- Exercise prompt: Give back exactly the lines running from the line that holds "y) * make_switch_stem()" through the line that holds "in imported if", ends included, and no other lines.

- Recorded data:
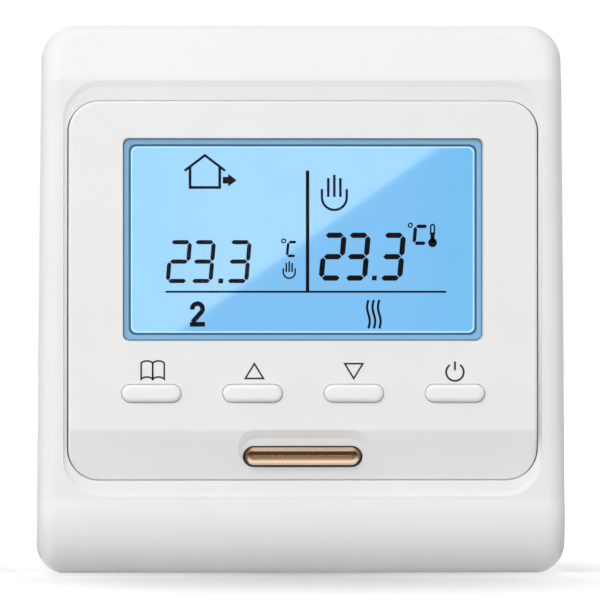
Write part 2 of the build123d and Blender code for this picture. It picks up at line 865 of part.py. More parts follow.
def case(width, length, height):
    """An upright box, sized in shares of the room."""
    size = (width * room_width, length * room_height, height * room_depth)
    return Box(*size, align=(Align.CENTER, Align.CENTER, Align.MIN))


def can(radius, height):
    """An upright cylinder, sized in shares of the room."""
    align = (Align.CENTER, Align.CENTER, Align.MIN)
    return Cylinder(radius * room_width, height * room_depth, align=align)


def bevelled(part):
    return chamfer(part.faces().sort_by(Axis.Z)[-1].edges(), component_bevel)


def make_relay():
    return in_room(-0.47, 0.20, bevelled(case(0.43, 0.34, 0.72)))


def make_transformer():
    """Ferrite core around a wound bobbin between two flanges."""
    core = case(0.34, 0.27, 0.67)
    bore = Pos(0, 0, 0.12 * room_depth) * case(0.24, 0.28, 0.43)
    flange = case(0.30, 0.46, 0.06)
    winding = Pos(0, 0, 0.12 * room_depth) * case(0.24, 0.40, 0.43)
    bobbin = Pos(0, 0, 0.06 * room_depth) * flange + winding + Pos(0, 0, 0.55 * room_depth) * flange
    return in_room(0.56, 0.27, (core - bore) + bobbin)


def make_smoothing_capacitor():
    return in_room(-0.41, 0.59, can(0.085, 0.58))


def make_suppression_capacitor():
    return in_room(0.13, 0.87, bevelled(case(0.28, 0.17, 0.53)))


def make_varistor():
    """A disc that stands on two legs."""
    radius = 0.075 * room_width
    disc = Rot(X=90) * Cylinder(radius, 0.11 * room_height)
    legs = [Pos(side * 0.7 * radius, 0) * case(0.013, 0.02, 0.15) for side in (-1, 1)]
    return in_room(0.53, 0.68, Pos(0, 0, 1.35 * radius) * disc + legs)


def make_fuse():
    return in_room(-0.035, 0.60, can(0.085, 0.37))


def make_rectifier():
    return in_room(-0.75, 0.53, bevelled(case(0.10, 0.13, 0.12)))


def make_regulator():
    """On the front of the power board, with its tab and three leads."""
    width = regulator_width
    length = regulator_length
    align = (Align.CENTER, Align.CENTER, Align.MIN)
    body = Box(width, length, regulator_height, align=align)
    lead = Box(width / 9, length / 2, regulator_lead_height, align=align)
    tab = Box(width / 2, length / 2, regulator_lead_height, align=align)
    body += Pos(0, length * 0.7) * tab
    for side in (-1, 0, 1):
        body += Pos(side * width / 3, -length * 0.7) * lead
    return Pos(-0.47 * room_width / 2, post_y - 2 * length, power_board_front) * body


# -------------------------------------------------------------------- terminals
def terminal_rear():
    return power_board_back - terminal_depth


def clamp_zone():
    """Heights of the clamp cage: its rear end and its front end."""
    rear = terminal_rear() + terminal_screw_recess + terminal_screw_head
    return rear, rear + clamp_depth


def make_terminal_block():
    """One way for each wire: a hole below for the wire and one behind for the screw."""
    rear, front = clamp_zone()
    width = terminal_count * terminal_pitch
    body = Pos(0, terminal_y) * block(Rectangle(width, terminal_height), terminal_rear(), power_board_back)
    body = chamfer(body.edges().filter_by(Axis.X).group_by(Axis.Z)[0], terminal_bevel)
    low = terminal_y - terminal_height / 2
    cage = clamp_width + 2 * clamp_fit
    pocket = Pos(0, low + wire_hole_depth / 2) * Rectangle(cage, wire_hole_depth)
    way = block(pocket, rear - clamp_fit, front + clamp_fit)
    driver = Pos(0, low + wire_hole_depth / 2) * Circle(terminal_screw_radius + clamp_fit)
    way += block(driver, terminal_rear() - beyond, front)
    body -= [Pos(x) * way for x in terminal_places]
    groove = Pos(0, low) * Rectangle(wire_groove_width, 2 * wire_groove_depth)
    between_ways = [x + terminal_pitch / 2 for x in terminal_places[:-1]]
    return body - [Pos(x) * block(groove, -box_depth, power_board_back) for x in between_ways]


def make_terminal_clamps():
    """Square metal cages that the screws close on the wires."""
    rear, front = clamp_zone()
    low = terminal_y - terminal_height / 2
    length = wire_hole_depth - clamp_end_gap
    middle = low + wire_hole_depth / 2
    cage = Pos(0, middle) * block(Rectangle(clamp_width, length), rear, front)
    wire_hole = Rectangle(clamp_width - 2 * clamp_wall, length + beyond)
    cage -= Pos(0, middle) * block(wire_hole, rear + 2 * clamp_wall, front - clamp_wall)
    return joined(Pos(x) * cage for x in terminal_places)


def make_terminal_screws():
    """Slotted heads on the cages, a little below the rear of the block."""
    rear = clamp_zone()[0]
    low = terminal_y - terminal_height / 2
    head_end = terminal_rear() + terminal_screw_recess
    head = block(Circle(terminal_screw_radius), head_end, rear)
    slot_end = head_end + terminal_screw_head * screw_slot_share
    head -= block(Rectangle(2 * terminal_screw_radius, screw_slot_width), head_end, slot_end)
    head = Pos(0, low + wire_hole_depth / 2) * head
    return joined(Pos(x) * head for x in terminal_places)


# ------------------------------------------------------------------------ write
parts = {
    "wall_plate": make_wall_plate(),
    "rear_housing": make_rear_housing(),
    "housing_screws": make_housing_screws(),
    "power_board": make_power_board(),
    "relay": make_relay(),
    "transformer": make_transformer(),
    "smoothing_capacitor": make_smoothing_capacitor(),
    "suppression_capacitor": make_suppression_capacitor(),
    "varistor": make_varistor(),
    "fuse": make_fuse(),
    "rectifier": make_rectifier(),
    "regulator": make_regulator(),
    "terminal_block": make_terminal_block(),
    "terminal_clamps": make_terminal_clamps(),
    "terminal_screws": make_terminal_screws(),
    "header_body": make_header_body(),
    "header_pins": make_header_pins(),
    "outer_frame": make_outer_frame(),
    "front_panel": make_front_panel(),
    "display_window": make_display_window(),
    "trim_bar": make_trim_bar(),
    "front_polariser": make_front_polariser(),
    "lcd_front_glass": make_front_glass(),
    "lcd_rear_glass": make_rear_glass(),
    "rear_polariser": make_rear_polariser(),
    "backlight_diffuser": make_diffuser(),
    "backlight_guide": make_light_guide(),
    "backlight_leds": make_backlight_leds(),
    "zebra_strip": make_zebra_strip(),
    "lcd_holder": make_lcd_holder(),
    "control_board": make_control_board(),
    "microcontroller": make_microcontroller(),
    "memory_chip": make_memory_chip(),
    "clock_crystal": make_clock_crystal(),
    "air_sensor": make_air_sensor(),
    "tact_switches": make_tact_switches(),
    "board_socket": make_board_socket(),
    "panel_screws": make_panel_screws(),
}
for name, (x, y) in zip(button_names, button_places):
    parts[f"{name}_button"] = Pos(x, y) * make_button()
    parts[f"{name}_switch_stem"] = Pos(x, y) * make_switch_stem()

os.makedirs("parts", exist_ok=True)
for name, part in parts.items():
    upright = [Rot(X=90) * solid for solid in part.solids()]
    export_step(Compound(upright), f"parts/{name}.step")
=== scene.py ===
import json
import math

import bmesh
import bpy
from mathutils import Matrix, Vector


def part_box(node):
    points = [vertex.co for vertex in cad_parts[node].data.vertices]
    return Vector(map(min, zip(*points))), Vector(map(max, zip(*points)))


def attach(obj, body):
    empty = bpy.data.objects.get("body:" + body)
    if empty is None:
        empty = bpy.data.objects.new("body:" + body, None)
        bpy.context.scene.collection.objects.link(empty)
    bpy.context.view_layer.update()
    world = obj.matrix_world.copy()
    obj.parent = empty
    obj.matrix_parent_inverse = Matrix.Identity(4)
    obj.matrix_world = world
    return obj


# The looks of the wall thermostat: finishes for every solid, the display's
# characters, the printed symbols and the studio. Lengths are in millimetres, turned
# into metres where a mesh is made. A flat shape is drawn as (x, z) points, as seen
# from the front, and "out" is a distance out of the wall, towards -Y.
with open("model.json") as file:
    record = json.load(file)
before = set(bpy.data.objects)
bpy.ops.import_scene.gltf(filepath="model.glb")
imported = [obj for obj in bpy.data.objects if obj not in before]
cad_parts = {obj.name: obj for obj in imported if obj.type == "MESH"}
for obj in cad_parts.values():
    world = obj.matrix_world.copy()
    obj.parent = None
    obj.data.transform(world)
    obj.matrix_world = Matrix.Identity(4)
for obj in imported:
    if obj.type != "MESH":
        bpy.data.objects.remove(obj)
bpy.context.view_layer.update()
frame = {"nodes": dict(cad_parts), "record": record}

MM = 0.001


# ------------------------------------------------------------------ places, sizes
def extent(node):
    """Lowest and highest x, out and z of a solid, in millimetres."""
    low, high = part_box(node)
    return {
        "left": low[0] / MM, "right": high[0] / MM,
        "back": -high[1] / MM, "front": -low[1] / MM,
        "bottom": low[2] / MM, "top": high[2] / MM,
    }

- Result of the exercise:
    parts[f"{name}_switch_stem"] = Pos(x, y) * make_switch_stem()

os.makedirs("parts", exist_ok=True)
for name, part in parts.items():
    upright = [Rot(X=90) * solid for solid in part.solids()]
    export_step(Compound(upright), f"parts/{name}.step")
=== scene.py ===
import json
import math

import bmesh
import bpy
from mathutils import Matrix, Vector


def part_box(node):
    points = [vertex.co for vertex in cad_parts[node].data.vertices]
    return Vector(map(min, zip(*points))), Vector(map(max, zip(*points)))


def attach(obj, body):
    empty = bpy.data.objects.get("body:" + body)
    if empty is None:
        empty = bpy.data.objects.new("body:" + body, None)
        bpy.context.scene.collection.objects.link(empty)
    bpy.context.view_layer.update()
    world = obj.matrix_world.copy()
    obj.parent = empty
    obj.matrix_parent_inverse = Matrix.Identity(4)
    obj.matrix_world = world
    return obj


# The looks of the wall thermostat: finishes for every solid, the display's
# characters, the printed symbols and the studio. Lengths are in millimetres, turned
# into metres where a mesh is made. A flat shape is drawn as (x, z) points, as seen
# from the front, and "out" is a distance out of the wall, towards -Y.
with open("model.json") as file:
    record = json.load(file)
before = set(bpy.data.objects)
bpy.ops.import_scene.gltf(filepath="model.glb")
imported = [obj for obj in bpy.data.objects if obj not in before]
cad_parts = {obj.name: obj for obj in imported if obj.type == "MESH"}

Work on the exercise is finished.